Task instructions
Reproduce the whole listing, character for character.

#### Dataset section ####

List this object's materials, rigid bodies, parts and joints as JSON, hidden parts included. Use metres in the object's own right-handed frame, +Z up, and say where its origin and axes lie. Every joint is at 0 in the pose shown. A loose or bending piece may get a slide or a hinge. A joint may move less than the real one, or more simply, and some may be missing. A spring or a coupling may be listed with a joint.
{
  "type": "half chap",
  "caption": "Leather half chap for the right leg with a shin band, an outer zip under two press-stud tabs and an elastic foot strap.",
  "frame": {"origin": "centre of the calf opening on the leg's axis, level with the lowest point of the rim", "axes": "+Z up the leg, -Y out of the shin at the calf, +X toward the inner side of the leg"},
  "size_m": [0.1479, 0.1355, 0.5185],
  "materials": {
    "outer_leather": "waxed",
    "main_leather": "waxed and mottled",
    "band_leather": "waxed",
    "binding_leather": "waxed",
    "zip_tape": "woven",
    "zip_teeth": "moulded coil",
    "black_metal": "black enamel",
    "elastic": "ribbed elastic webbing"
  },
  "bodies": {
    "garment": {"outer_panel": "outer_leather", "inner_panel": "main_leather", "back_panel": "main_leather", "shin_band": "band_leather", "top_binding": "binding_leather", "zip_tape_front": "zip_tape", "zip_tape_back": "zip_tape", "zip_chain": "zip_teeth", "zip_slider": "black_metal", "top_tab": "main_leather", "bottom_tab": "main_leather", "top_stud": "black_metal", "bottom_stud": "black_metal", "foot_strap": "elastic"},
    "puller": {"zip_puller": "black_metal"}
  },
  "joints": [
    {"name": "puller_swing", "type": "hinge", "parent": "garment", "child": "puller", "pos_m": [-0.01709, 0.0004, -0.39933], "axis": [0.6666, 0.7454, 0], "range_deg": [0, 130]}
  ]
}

####

Worked solution
List this object's materials, rigid bodies, parts and joints as JSON, hidden parts included. Use metres in the object's own right-handed frame, +Z up, and say where its origin and axes lie. Every joint is at 0 in the pose shown. A loose or bending piece may get a slide or a hinge. A joint may move less than the real one, or more simply, and some may be missing. A spring or a coupling may be listed with a joint.
{
  "type": "half chap",
  "caption": "Leather half chap for the right leg with a shin band, an outer zip under two press-stud tabs and an elastic foot strap.",
  "frame": {"origin": "centre of the calf opening on the leg's axis, level with the lowest point of the rim", "axes": "+Z up the leg, -Y out of the shin at the calf, +X toward the inner side of the leg"},
  "size_m": [0.1479, 0.1355, 0.5185],
  "materials": {
    "outer_leather": "waxed",
    "main_leather": "waxed and mottled",
    "band_leather": "waxed",
    "binding_leather": "waxed",
    "zip_tape": "woven",
    "zip_teeth": "moulded coil",
    "black_metal": "black enamel",
    "elastic": "ribbed elastic webbing"
  },
  "bodies": {
    "garment": {"outer_panel": "outer_leather", "inner_panel": "main_leather", "back_panel": "main_leather", "shin_band": "band_leather", "top_binding": "binding_leather", "zip_tape_front": "zip_tape", "zip_tape_back": "zip_tape", "zip_chain": "zip_teeth", "zip_slider": "black_metal", "top_tab": "main_leather", "bottom_tab": "main_leather", "top_stud": "black_metal", "bottom_stud": "black_metal", "foot_strap": "elastic"},
    "puller": {"zip_puller": "black_metal"}
  },
  "joints": [
    {"name": "puller_swing", "type": "hinge", "parent": "garment", "child": "puller", "pos_m": [-0.01709, 0.0004, -0.39933], "axis": [0.6666, 0.7454, 0], "range_deg": [0, 130]}
  ]
}